China Unicom and Telefonica in $1-billion share swap

08 Sep 2009

1

China's second-largest mobile operator, China Unicom (Hong Kong) Ltd. and one of the world's leading mobile service providers, Spain's Telefonica SA, entered into a strategic alliance yesterday by each company investing the equivalent of $1 billion in the shares of the other party.

The agreements were signed in Beijing by the chairmen, Chang Xiaobing of China Unicom and Cesar Alierta of Telefonica, marking a major step forward in the cooperation between the two communication giants.

Under the deal, both the companies would cooperate in areas such as acquisition of infrastructure and equipment, development of wireless service platforms, services to multinational enterprises, roaming, R&D etc.

On completion of the transaction, Telefonica's holding in China Unicom will increase to approximately 8 per cent from the present 5.4 per cent, while China Unicom will hold about 0.9 per cent stake in its Spanish counterpart.

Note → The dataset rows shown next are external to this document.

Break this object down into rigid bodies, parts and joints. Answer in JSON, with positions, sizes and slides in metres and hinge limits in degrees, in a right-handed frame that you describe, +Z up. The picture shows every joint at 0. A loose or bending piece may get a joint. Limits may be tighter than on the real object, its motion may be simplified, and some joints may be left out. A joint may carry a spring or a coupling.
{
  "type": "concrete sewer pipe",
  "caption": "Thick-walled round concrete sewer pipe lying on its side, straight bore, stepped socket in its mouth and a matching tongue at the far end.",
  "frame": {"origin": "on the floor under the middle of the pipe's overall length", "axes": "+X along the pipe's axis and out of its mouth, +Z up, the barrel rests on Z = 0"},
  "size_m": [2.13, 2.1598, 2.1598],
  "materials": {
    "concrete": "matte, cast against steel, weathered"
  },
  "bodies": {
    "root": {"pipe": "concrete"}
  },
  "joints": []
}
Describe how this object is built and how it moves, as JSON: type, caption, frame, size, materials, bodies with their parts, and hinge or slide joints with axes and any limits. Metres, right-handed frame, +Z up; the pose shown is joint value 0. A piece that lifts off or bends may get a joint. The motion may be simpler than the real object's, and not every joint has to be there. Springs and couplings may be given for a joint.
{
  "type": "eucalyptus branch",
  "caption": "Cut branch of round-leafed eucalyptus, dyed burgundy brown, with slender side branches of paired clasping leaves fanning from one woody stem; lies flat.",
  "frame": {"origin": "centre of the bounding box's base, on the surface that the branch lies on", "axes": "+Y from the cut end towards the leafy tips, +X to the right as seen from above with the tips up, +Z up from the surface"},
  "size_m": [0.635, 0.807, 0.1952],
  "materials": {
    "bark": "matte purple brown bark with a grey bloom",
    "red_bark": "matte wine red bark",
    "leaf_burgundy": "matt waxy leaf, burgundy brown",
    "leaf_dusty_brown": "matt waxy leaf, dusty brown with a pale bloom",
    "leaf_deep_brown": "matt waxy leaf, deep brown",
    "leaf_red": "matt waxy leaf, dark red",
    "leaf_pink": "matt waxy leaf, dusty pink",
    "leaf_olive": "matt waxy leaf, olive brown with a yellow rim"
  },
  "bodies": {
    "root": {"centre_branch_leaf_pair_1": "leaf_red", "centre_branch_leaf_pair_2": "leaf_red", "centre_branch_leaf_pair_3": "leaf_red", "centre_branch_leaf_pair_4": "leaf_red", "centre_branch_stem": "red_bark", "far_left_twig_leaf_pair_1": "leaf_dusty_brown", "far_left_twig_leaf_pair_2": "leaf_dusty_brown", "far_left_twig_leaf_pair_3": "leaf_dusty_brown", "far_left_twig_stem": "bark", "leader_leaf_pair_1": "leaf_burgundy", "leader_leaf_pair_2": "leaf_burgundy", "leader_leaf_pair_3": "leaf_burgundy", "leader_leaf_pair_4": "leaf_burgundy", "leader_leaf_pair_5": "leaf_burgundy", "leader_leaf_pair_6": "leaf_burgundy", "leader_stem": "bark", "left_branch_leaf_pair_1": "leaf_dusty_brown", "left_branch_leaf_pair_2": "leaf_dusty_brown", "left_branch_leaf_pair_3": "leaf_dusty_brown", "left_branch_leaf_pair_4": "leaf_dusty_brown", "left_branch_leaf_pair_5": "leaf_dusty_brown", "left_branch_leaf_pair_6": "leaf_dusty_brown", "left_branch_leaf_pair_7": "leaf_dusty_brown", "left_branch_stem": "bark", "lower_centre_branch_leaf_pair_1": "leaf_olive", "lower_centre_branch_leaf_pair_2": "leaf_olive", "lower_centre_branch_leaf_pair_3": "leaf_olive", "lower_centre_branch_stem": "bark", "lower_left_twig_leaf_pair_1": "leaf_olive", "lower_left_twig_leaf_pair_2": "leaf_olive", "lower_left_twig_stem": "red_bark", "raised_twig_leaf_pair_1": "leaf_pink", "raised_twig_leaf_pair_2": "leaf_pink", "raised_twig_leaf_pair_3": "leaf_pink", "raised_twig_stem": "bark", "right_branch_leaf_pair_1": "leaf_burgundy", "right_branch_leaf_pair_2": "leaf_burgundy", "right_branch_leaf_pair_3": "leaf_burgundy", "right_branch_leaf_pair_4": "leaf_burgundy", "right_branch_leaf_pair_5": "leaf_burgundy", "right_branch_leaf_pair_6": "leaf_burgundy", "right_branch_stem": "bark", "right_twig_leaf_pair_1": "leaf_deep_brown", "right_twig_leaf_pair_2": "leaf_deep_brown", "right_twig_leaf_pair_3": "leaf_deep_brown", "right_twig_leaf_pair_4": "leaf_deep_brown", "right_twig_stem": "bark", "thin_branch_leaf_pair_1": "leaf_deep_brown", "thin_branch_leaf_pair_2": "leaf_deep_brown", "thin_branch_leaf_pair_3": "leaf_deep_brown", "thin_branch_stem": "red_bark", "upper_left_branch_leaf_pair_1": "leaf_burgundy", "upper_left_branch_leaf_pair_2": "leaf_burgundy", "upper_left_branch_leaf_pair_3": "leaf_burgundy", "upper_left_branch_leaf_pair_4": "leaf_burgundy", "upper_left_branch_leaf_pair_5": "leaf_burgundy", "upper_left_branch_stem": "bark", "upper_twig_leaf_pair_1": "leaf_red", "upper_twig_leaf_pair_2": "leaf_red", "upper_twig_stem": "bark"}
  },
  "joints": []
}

The share prices for the subscription will be based on 30-day average closing prices of China Unicorm shares on Hong Kong Stock Exchange and Telefonica shares on the Madrid Stock Exchange. 

The deal works out to approximately 693.9 million new China Unicom shares at HK$11.17 each to be acquired by Telefonica, and 40.7 million new Telefonica shares at €17.24 per share to be bought by China Unicom.